As you no doubt know if you read this site on a regular basis, there are a host of topics that interest me a great deal — basically, national politics, intelligence, foreign policy and military affairs. The web allows me to focus in on those topics. And I’ve found over time that I end up never seeing a lot of stuff I would have seen if I were still reading the paper paper.

In any case, largely for this reason I’ve started experimenting with getting the ‘electronic’ editions of the Times and the Post — something which is now available for many papers, but not all.

Basically what you get is an exact copy of the physical newspaper on your computer, the same layout, the color, the ads, everything. The Times and the Post both use proprietary services, each of which I’d call ‘okay’ in terms of ease of use and navigation, though the Times set up seems marginally better. (I’m still getting the feel for them — so that’s a tentative judgment.)

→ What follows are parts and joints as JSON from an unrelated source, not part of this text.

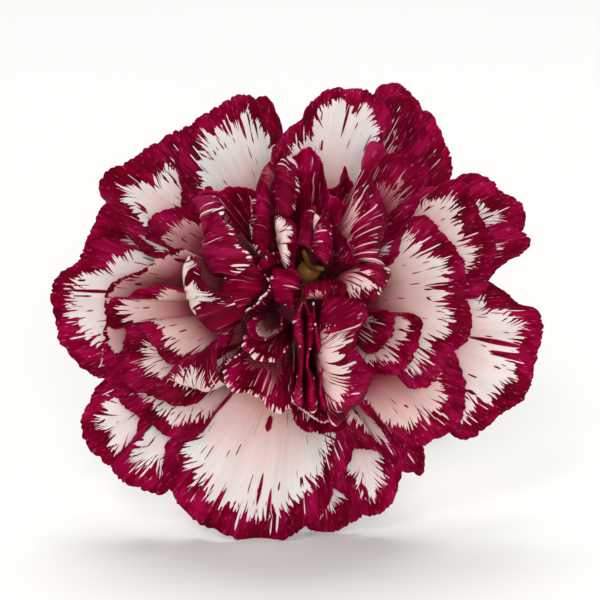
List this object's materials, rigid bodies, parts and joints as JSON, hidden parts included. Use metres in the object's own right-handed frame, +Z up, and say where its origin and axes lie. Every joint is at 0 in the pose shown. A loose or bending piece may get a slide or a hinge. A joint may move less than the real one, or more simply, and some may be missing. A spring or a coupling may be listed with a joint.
{
  "type": "cut carnation",
  "caption": "Double carnation bloom with ruffled, bordered petals in a green calyx, on a short leafy stem, lying on its side.",
  "frame": {"origin": "on the surface that the flower lies on, under the middle of its box", "axes": "+Z up, -Y the way the bloom faces, with the stem running back along +Y, +X to the right as the bloom is looked at"},
  "size_m": [0.0821, 0.1381, 0.0714],
  "materials": {
    "petal": "soft matt petal, cream with a crimson border",
    "pistil": "smooth pale green plant tissue",
    "calyx": "waxy ribbed green plant tissue",
    "stem": "waxy green plant tissue",
    "leaf": "matt blue-green plant tissue with a waxy bloom"
  },
  "bodies": {
    "root": {"petals": "petal", "pistil": "pistil", "calyx": "calyx", "stem": "stem", "leaf_right": "leaf", "leaf_left": "leaf"}
  },
  "joints": []
}
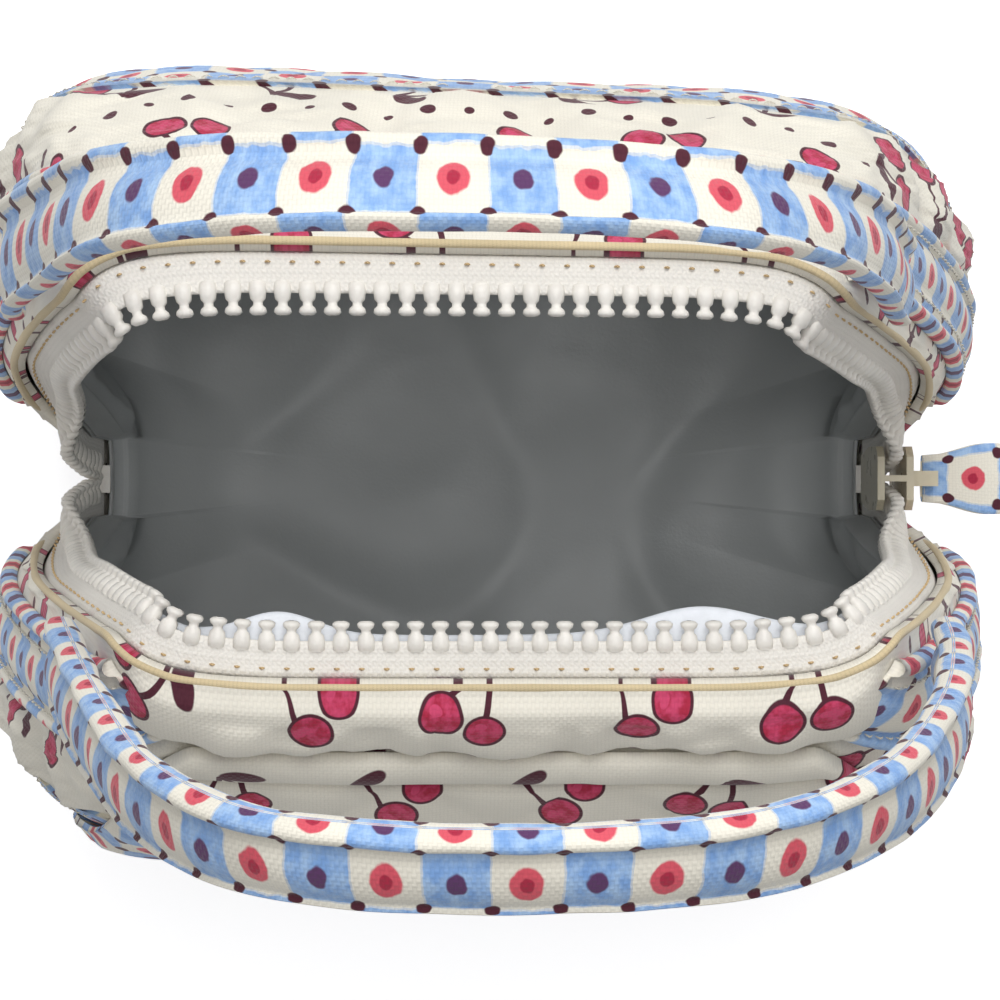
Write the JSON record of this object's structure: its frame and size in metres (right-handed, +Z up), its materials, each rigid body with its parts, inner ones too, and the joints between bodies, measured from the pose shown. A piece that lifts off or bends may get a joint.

One thing that strikes me about these services is that the papers don’t seem at all serious about marketing them. First of all, they get almost no play on the sites themselves. And, more telling, they are outrageously expensive, as compared to the actual physical paper itself. I can’t imagine I’ll keep subscribing to the electronic edition of the Times, for instance, because it seems to cost as much to subscribe to as the paper paper itself.

Price aside, that almost seems galling on first principles.

In any case, here’s an article today in the Times that I don’t think I would have seen otherwise.

The article describes a new Spanish government proposal to finance all major religions in Spain. Spain already subsidizes the Catholic Church to the tune of $170 million a year — no small sum in a country with a population of 40 million. Technically, the subsidy is temporary — under an agreement brokered after the end of the Franco regime. But in practice it’s permanent.

The new proposal is nominally couched in terms of equality and equity. But the Ministry of Justice and counterterrorism officials who are pushing the idea are quite open with the fact that the real aim is to wean Islamic organizations and mosques from funding from militant groups abroad.